"Observer le mouvement des nuages peut parfois inspirer de modestes ambitions. Ne pas se trouver à l'endroit où l'on vous attend en est une. Fuir jusqu'à son ombre, multiplier ses zones d'assignation, jouer la disparition comme une aubaine ou encore connaître l'indifférence d'un genre de meurtre, tout cela les nuages nous l'enseignent.

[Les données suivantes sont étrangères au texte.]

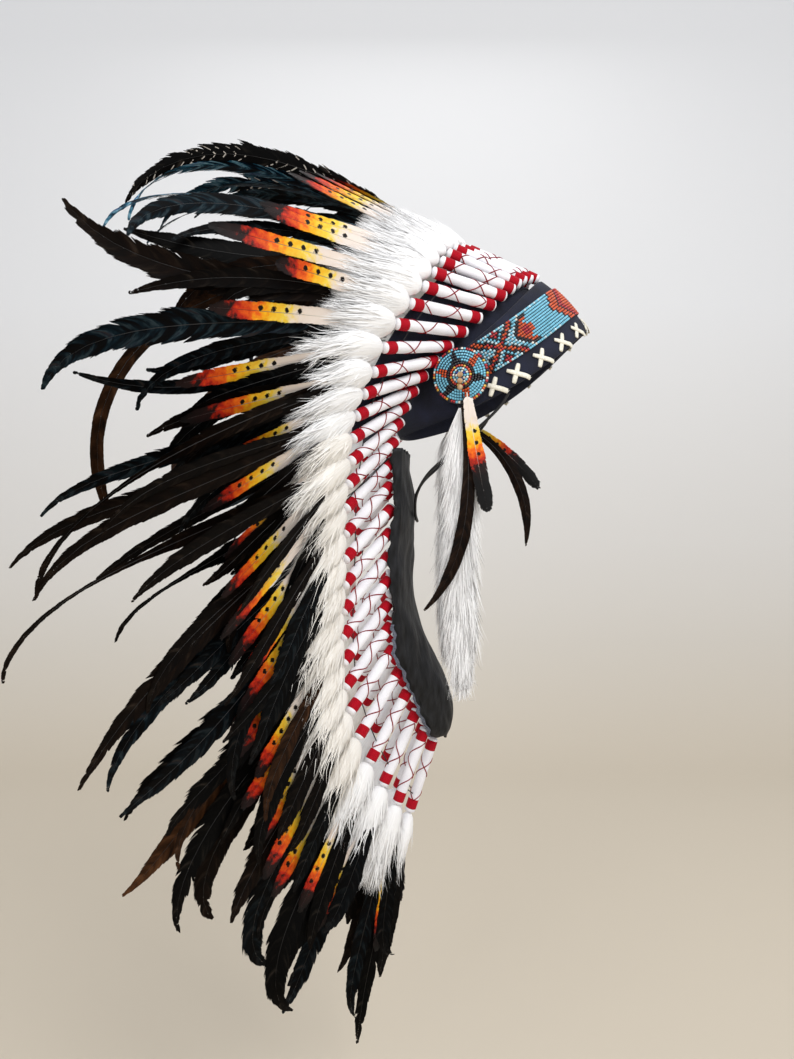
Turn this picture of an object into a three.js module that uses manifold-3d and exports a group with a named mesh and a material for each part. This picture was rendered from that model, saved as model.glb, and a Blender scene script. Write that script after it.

Il faut d'abord avoir appris à déconsidérer la question de l'exactitude du lieu où l'on se trouve, du corps que l'on habite, relativement à ce qui nous en fournit les données: Médecine et météos, circonscrivant corps et lieux, s'effondrent à cette orée, faisant place à d'autres mobiles au goût de catastrophe paisible.
 

C'est bien cela le pouvoir des nuages, ce passage en fugue où chaque instant perd un peu mieux ce qu'on avait cru voir grossir et saisir une fois pour toutes, glissant imperceptiblement vers un point de fuite. Qu'une masse mouvante esquive ainsi l'horizon d'une résidence, qu'un observateur soit pris de vertige à cette mobilité, et voici poindre le signe d'une grâce hypothétique rendant aux corps leur lieu indésignable. Car quoi qu'on dise, un corps n'est jamais là où on le croit. Absolument jamais.
Penser cela, dans l'absolu et la négation, c'est estimer la chance d'occuper quelque non-lieu, quelques parages, plutôt que briguer une place au soleil."